The diaries of Abu Zubaydah – a Guantanamo Bay detainee - are troubling in a number of ways. For a start, they read nothing like the personal records of other jihadists to emerge recently, in particular those of ‘The White Widow’ Samantha Lewthwaite and Boston bomber Dzokhar Tsarnaev. In their private and public writings, Lewthwaite and Tsarnaev come across as both brain-dead and/or brainwashed. In other words, they write exactly how you hope jihadists would.

Lewthwaite, for example, recites slogans about “terrorising disbelievers” and composes a laughable ode to Osama bin Laden. Tsarnaev - before he bombed the 2013 Boston marathon - tweeted sentiments like “Idk why it’s hard for many of you to accept that 9/11 was an inside job” and “Gain knowledge, get women, acquire currency #livestrong”.

But Abu Zubaydah’s diaries, a copy of which was obtained by Al Jazeera and made public last week, reveal an interior life that is challenging and unnerving to the Western reader. Much of Zubaydah’s case is disputed. Originally proclaimed by George Bush to be a “top” Al-Qaeda operative, and part of the team that organised the 9/11 attacks, the Obama administration now no longer contends that the 42-year-old was ever a member of Al-Qaeda. He was, however, part of rival group the Martyrs Organisation, praised bin Laden, and provided at the very least logistical support to other terrorists. He has been in US custody since 2002.
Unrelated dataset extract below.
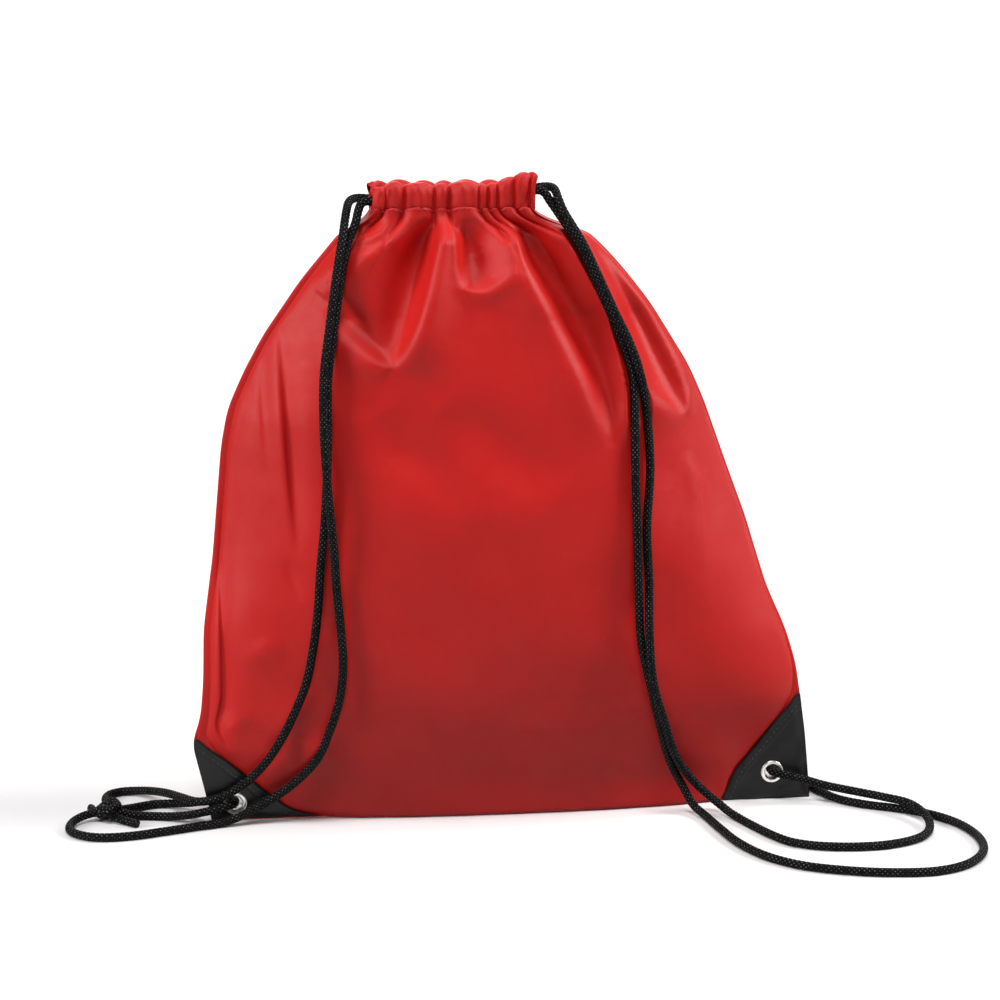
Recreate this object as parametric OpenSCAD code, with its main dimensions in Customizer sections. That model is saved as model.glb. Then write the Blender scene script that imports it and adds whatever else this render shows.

Reading a diary is always a strange process, as you lend the private thoughts of someone else room inside your head. That process is all the stranger when the voice you give life to is that of someone who would see little wrong with blowing you to pieces. The diary starts in 1991, with Zubaydah a college student studying computer science. Details cannot but humanise the young Palestinian; he appreciates India’s “beautiful scenery”, and forms a friendship over being taught to ride a bike, but cannot shake depression “Happiness! I am making every effort searching for happiness…I try to find a slight light, yet I don’t.” Eventually, he travels to a jihadist training camp in Afghanistan, to “escape reality” and find the kind of camaraderie he missed in civilian life.

As a person, Zubaydah resists easy categorisation. He turns to jihad – against the wishes of his heartbroken family – for a muddle of personal, religious and political reasons (citing America’s role in the creation of Israel).

At the same time, he is terribly easy to categorise. For all the sensitivity of his voice, Zubaydah is a suspect in the bombing of American tourist sites in Jordan in 1999, among others. Actions speak louder than words. He has his story, but so did all the victims of those attacks. Still vulnerable to Islamic terrorism, we – as readers – have no choice but to treat him as an enemy.

We also have no choice but to recognise his rights as a human being, and condemn the fact that during captivity the CIA hung Zubaydah naked from a ceiling, chained him to a chair for a week, and waterboarded him 83 times. In Guantanamo, he is said to have largely lost his mind.